The Rhode Island congressional delegation is also opposed to the bill. The state wants to protect its gambling revenues from the casino development which is scheduled to be built close to the Massachusetts/Rhode Island border.
The tribe’s fight is being backed by Genting Malaysia. Genting has spent more than $1 million on lobbying as the developer tries to get the project off the ground. Genting also paid the law firm Dentons US more than $1 million to lobby on “casino development and land related issues” this year.
Chicago-based casino magnate and billionaire Neil Bluhm is leading the opposition. Bluhm is backing a proposed casino in Brockton through Mass Gaming & Entertainment. His casino proposal was denied by the Massachusetts Gaming Commission in 2016 but Mass Gaming is asking for reconsideration of its proposal. Its chances are better if the Mashpees don’t develop their own casino project and Bluhm’s principal owner, Rush Street Gaming, has thrown hundreds of thousands of dollars behind an effort to influence regulators and lawmakers on federal and state levels.
In Taunton and Brockton, politicians and community leaders have come down on opposite sides of the issue.
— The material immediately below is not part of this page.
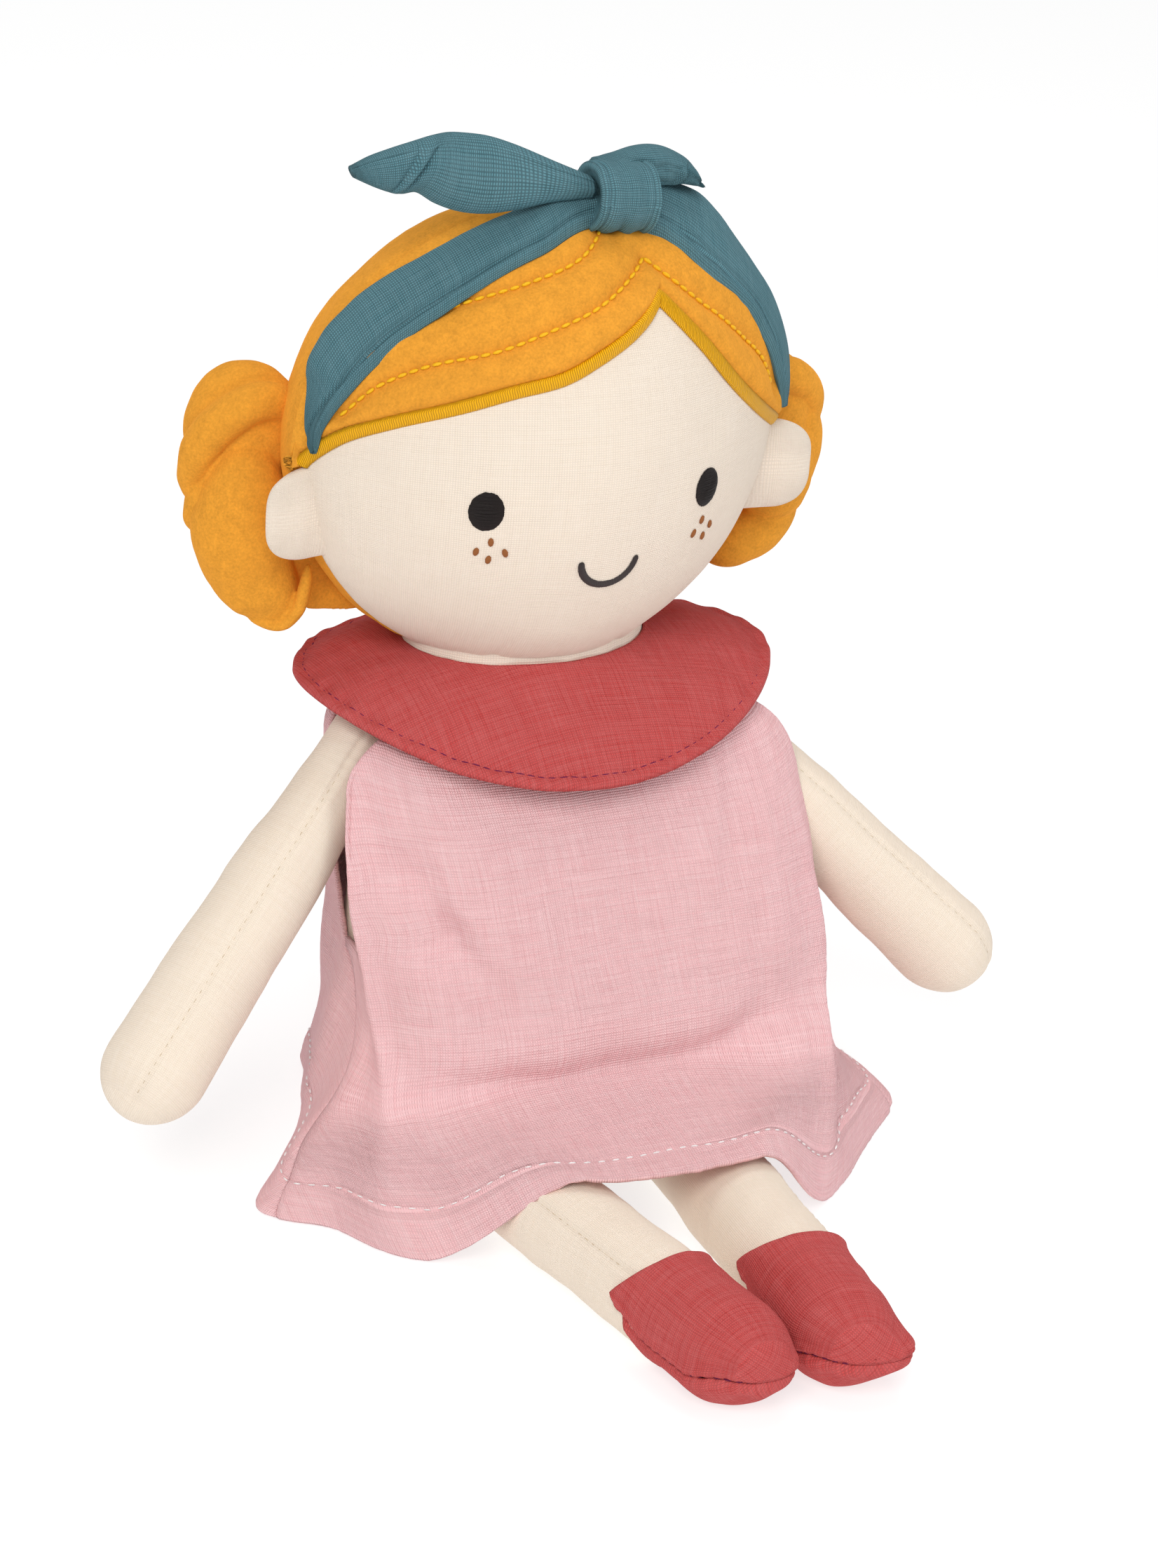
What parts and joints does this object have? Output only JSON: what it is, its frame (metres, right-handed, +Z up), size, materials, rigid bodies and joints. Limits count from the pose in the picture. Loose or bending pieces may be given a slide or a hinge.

Taunton Mayor, Thomas Hoye Jr., supports the tribal proposal while Brockton Mayor, Bill Carpenter, wrote to Ryan Zinke, Secretary of the Interior, decrying the department’s “prolonged delay” in issuing a decision with respect to the tribal proposal,
Heather Sibbison, legal counsel for the tribe and a registered lobbyist for Dentons calls for a quick decision that will honor the tribe’s rights to its own land and recognize the land’s “profound historical and cultural meaning.”
Sibbison said “But for almost everyone else on the other side who is working to disestablish the tribe’s reservation, this is just a big, huge fight over casino market share,” she said. “If it loses its reservation, it loses its school, its ability to provide basic social services; it loses its fundamental right to have land on which it can engage in true self government.”